A z-statistic of 2.89 here on the standard normal distribution centered at 0 is right here between two and three standard deviations above the mean. Because this is a two-sided test, we're going to find the probability that our z-statistic is above positive 2.89 and the probability that it's below negative 2.89. That probability when doubled gives us 0.0038. We can also find this probability using technology.
Now let's finally compare our test statistic to our critical value or our p-value to our significance level. We're going to compare our p- value of 0.0038 to our significance level of 0.05. Notice, this actually contains three parts-- the comparison, the decision, and the conclusion. So since our p-value of 0.0038 is less than 0.05-- there's our comparison-- our decision is we reject the null hypothesis. And there is evidence to conclude that the M&M bags are not filled to a mean of 47.9 grams. There's our conclusion. So we have all three parts that we need to finish the problem.
And so to recap, the steps in any hypothesis test, not just a z-test for population means, but any hypothesis test are the same. First, state the null and alternative hypotheses both in symbols and in words. Second state and verify the conditions necessary for inference. Third, calculate the test statistic from your statistics that you have and calculate its p-value. And finally, compare your p-value to the alpha level that you've chose or your test statistic to the critical value, and make a decision about the null hypothesis. And state your conclusion in the context of the problem.

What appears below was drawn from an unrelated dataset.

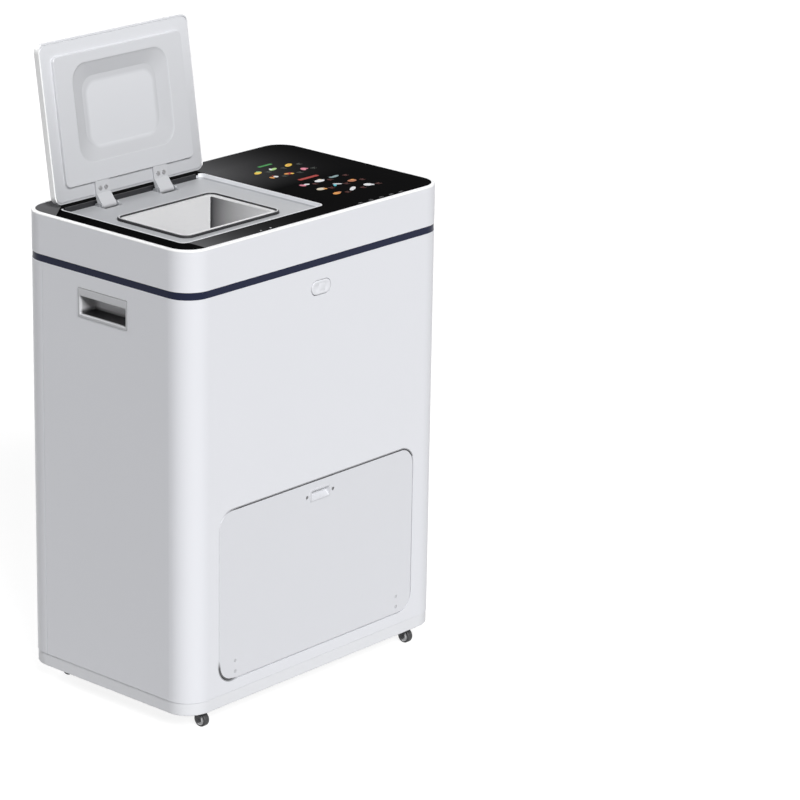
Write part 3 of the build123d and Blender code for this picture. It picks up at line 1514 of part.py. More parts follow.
filter_front = fan_y - fan_size / 2
cartridge_start = filter_front + filter_wall + fit_gap
cartridge_length = inner_half_depth - cartridge_grip - cartridge_start
with BuildPart() as filter_housing:
    with BuildSketch(Plane.XZ.offset(-filter_front)):
        with Locations((fan_x, door_middle)):
            Rectangle(filter_width, filter_height)
    extrude(amount=-(inner_half_depth - filter_front))
    with BuildSketch(Plane.XZ.offset(-(filter_front + filter_wall))):
        with Locations((fan_x, door_middle)):
            Rectangle(filter_inner_width, filter_inner_height)
    extrude(amount=-(inner_half_depth - filter_front), mode=Mode.SUBTRACT)
    with BuildSketch(Plane.XY.offset(filter_top - filter_wall)):
        with Locations((fan_x, fan_y)):
            Circle(fan_bore - 2)
    extrude(amount=filter_wall, mode=Mode.SUBTRACT)
finish(filter_housing.part, "filter_housing")

with BuildPart() as filter_cartridge:
    with BuildSketch(Plane.XY.offset(filter_bottom + filter_wall)):
        with Locations((fan_x, cartridge_start)):
            Rectangle(
                filter_inner_width - 2 * fit_gap,
                cartridge_length,
                align=(Align.CENTER, Align.MIN),
            )
    extrude(amount=filter_inner_height - 2)
    fillet(filter_cartridge.edges().filter_by(Axis.Z), 3)
    with BuildSketch(Plane.XY.offset(filter_top - filter_wall - 2)):
        with Locations((fan_x, cartridge_start + cartridge_length / 2)):
            with GridLocations(12, 12, 6, 7):
                Circle(3.5)
    extrude(amount=-4, mode=Mode.SUBTRACT)
finish(filter_cartridge.part, "filter_cartridge")

with BuildPart() as filter_door:
    with BuildSketch(Plane.XZ.offset(-rear_y)):
        with Locations((door_x, door_middle)):
            Rectangle(door_width, door_height)
    extrude(amount=door_thickness)
    hinge_edges = filter_door.edges().filter_by(Axis.Z).group_by(Axis.X)[0]
    fillet(hinge_edges, door_thickness / 2 - 0.01)
    with BuildSketch(Plane.XY.offset(door_middle - door_height / 2 - door_gap - door_pin_length + 0.5)):
        with Locations((hinge_x, door_mid_y)):
            Circle(door_pin_radius)
    extrude(amount=door_height + 2 * (door_gap + door_pin_length - 0.5))
    with BuildSketch(Plane.XZ.offset(-rear_y)):
        with Locations((door_x, door_middle)):
            with GridLocations(1, louvre_pitch, 1, 5):
                SlotOverall(door_width - 2 * door_border, louvre_height)
    extrude(amount=door_thickness, mode=Mode.SUBTRACT)
finish(filter_door.part, "filter_door")

# ================================================================ Electrics
socket_z = inlet_module_height - module_height / 2 + socket_height / 2 + 9
rocker_z = inlet_module_height + rocker_rise
rocker_y = rear_y - 2
with BuildPart() as power_inlet:
    with BuildSketch(Plane.XZ.offset(-rear_y)):
        with Locations((inlet_module_x, inlet_module_height)):
            RectangleRounded(module_width + 2 * module_flange, module_height + 2 * module_flange, 3)
    extrude(amount=-1.5)
    with BuildSketch(Plane.XZ.offset(-rear_y)):
        with Locations((inlet_module_x, inlet_module_height)):
            Rectangle(module_width, module_height)
    extrude(amount=module_depth)
    socket_floor = rear_y + 1.5 - socket_depth
    with BuildSketch(Plane.XZ.offset(-socket_floor)):
        with Locations((inlet_module_x, socket_z)):
            RectangleRounded(socket_width, socket_height, 3)
    extrude(amount=-socket_depth, mode=Mode.SUBTRACT)
    # Three blades of the inlet
    with BuildSketch(Plane.XZ.offset(-socket_floor)):
        with Locations((inlet_module_x - 7, socket_z - 2), (inlet_module_x + 7, socket_z - 2)):
            Rectangle(2, 4)
        with Locations((inlet_module_x, socket_z + 3)):
            Rectangle(2, 4)
    extrude(amount=-(socket_depth - 4))
    with BuildSketch(Plane.XZ.offset(-(rear_y - 14))):
        with Locations((inlet_module_x, rocker_z)):
            Rectangle(rocker_width + 2 * fit_gap, rocker_height + 2 * rocker_gap)
    extrude(amount=-16, mode=Mode.SUBTRACT)
    with BuildSketch(Plane.YZ.offset(inlet_module_x - rocker_width / 2 - 2)):
        with Locations((rocker_y, rocker_z)):
            Circle(1 + running_gap)
    extrude(amount=rocker_width + 4, mode=Mode.SUBTRACT)
finish(power_inlet.part, "power_inlet")

# Rocker, resting on its lower end
rocker_plane = Plane(
    origin=(inlet_module_x - rocker_width / 2, rocker_y, rocker_z),
    x_dir=(0, cos(radians(rocker_tilt)), sin(radians(rocker_tilt))),
    z_dir=(1, 0, 0),
)
with BuildPart() as switch_rocker:
    with BuildSketch(rocker_plane):
        Polygon(
            (-6, -2),
            (1.5, -rocker_height / 2 + 0.6),
            (3, -rocker_height / 2 + 0.6),
            (2, 0),
            (3, rocker_height / 2 - 0.6),
            (1.5, rocker_height / 2 - 0.6),
            (-6, 2),
            align=None,
        )
    extrude(amount=rocker_width)
    with BuildSketch(Plane.YZ.offset(inlet_module_x - rocker_width / 2 - 1.5)):
        with Locations((rocker_y, rocker_z)):
            Circle(1)
    extrude(amount=rocker_width + 3)
finish(switch_rocker.part, "switch_rocker")

supply_left = gearbox_x + gearbox_length / 4
supply_width = body_width / 2 - supply_side - supply_left
supply_x = supply_left + supply_width / 2
supply_y = -post_y + supply_front + supply_length / 2
with BuildPart() as power_supply:
    with BuildSketch(Plane.XY.offset(shelf_height)):
        with Locations((supply_x, supply_y)):
            Rectangle(supply_width, supply_length)
    extrude(amount=supply_height)
    chamfer(power_supply.faces().sort_by(Axis.Z)[-1].edges(), 1.5)
    with BuildSketch(Plane.XY.offset(shelf_height + supply_height)):
        with Locations((supply_x, supply_y)):
            with GridLocations(vent_pitch, vent_pitch, 8, 3):
                Circle(vent_radius)
    extrude(amount=-vent_radius, mode=Mode.SUBTRACT)
finish(power_supply.part, "power_supply")

board_y = post_y - control_rear - control_length / 2
with BuildPart() as main_board:
    with BuildSketch(Plane.XY.offset(shelf_height + standoff_height)):
        with Locations((supply_x, board_y)):
            Rectangle(supply_width, control_length)
    extrude(amount=board_thickness)
    with BuildSketch(Plane.XY.offset(shelf_height)):
        with Locations((supply_x, board_y)):
            with GridLocations(supply_width - 2 * standoff_inset, control_length - 2 * standoff_inset, 2, 2):
                Circle(standoff_inset / 2)
    extrude(amount=standoff_height)
    with BuildSketch(Plane.XY.offset(shelf_height + standoff_height + board_thickness)):
        with Locations((supply_x, board_y)):
            with GridLocations(relay_pitch, 2 * relay_length, 4, 3):
                Rectangle(relay_width, relay_length)
    extrude(amount=relay_height)
finish(main_board.part, "main_board")

# ================================================================ Casters
swivel_x = body_width / 2 - caster_side
swivel_y = body_depth / 2 - caster_front
swivels = {
    "front_left": (-swivel_x, -swivel_y),
    "front_right": (swivel_x, -swivel_y),
    "rear_left": (-swivel_x, swivel_y),
    "rear_right": (swivel_x, swivel_y),
}
plate_bottom = floor_bottom - caster_plate_thickness
crown_top = plate_bottom - fit_gap
crown_bottom = crown_top - fork_crown
cheek_inner = wheel_width / 2 + cheek_gap
cheek_outer = cheek_inner + cheek_thickness

with BuildPart() as caster_plates:
    with BuildSketch(Plane.XY.offset(plate_bottom)):
        with Locations(*swivels.values()):
            RectangleRounded(caster_plate_size, caster_plate_size, 3)
    extrude(amount=caster_plate_thickness)
    with BuildSketch(Plane.XY.offset(plate_bottom)):
        with Locations(*swivels.values()):
            Circle(rivet_radius)
    extrude(amount=-(fork_crown + 2 * fit_gap))
    with BuildSketch(Plane.XY.offset(crown_bottom - fit_gap)):
        with Locations(*swivels.values()):
            Circle(rivet_head)
    extrude(amount=-1.3)
finish(caster_plates.part, "caster_plates")


def caster_fork(x, y, name):
    """Fork with its axle, trailing the swivel axis by the trail."""
    axle_y = y - caster_trail
    with BuildPart() as fork:
        with BuildSketch(Plane.XY.offset(crown_bottom)):
            with Locations((x, y)):
                Circle(cheek_outer + 2)
            with Locations((x, y)):
                Rectangle(2 * cheek_outer, caster_trail + 3, align=(Align.CENTER, Align.MAX))
            with Locations((x, y)):
                Circle(rivet_radius + running_gap, mode=Mode.SUBTRACT)
        extrude(amount=fork_crown)
        for side in (-1, 1):
            with BuildSketch(Plane.YZ.offset(x + side * (cheek_inner + cheek_thickness / 2))):
                Polygon(
                    (y - caster_trail - 3, crown_bottom + 0.5),
                    (y + 4, crown_bottom + 0.5),
                    (axle_y + 3.6, wheel_radius),
                    (axle_y - 3.6, wheel_radius),
                    align=None,
                )
                with Locations((axle_y, wheel_radius)):
                    Circle(3.6)
            extrude(amount=cheek_thickness / 2, both=True)
        with BuildSketch(Plane.YZ.offset(x - cheek_outer - 0.8)):
            with Locations((axle_y, wheel_radius)):
                Circle(axle_radius)
        extrude(amount=2 * cheek_outer + 1.6)
    finish(fork.part, name)


def caster_wheel(x, y, name):
    """Wheel on the fork's axle."""
    axle_y = y - caster_trail
    with BuildPart() as wheel:
        with BuildSketch(Plane.YZ.offset(x - wheel_width / 2)):
            with Locations((axle_y, wheel_radius)):
                Circle(wheel_radius)
                Circle(axle_radius + running_gap, mode=Mode.SUBTRACT)
        extrude(amount=wheel_width)
        rims = wheel.edges().filter_by(GeomType.CIRCLE).sort_by(SortBy.RADIUS)[-2:]
        fillet(rims, 1.5)
    finish(wheel.part, name)


for place, (swivel_at_x, swivel_at_y) in swivels.items():
    caster_fork(swivel_at_x, swivel_at_y, f"caster_fork_{place}")
    caster_wheel(swivel_at_x, swivel_at_y, f"caster_wheel_{place}")
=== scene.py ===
"""Dresses the food waste composter: finishes for its frame and moulded pieces over it."""

import json
import math
from collections import namedtuple

import bmesh
import bpy
from mathutils import Matrix, Vector


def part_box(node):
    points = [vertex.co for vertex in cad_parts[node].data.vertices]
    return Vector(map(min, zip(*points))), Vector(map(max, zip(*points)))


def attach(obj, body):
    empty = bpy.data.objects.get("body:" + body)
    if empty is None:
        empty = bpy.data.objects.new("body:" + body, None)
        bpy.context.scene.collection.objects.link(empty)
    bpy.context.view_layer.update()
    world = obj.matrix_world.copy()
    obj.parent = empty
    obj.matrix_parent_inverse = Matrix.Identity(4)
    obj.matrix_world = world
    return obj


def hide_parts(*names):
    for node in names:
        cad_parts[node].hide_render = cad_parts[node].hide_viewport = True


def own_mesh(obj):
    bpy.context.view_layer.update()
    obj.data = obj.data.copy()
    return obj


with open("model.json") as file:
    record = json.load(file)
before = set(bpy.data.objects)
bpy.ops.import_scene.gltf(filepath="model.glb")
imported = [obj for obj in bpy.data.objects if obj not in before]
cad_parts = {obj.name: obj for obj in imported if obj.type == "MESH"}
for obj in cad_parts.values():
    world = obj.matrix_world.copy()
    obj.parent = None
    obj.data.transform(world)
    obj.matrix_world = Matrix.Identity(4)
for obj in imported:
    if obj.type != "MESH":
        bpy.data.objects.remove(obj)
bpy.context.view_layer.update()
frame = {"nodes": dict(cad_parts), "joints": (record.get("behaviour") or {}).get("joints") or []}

bl_info = {
    "name": "Food waste composter dressing",
    "version": (1, 0, 0),
    "blender": (4, 5, 0),
    "location": "3D View > Sidebar > Composter",
    "description": "Finishes and moulded pieces for a floor-standing food waste composter",
    "category": "Object",
}

MM = 0.001
RIGHT, BACK, UP = (1, 0, 0), (0, 1, 0), (0, 0, 1)
WHITE = (1, 1, 1)
# The colour of the painted highlight on rounded rims
PAINTED_RIM_HIGHLIGHT = (0.97, 0.975, 0.98)
NODES = frame["nodes"]
JOINTS = {joint["name"]: joint for joint in frame["joints"]}


# ---------------------------------------------------------------- Settings


def tint(label, words, colour):
    """A colour setting."""
    return bpy.props.FloatVectorProperty(
        name=label, description=words, default=colour, subtype="COLOR", size=3, min=0, max=1
    )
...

In a z-test for population means, the population standard deviation must be known. And that's not very common. And we'll have other ways to deal with it when we don't know the population standard deviation. And the test statistic is a z, And so this is all about here z-test for population means. Good luck and we'll see you next time.
A hypothesis test that compares a hypothesized mean from the null hypothesis to a sample mean, when the population standard deviation is known.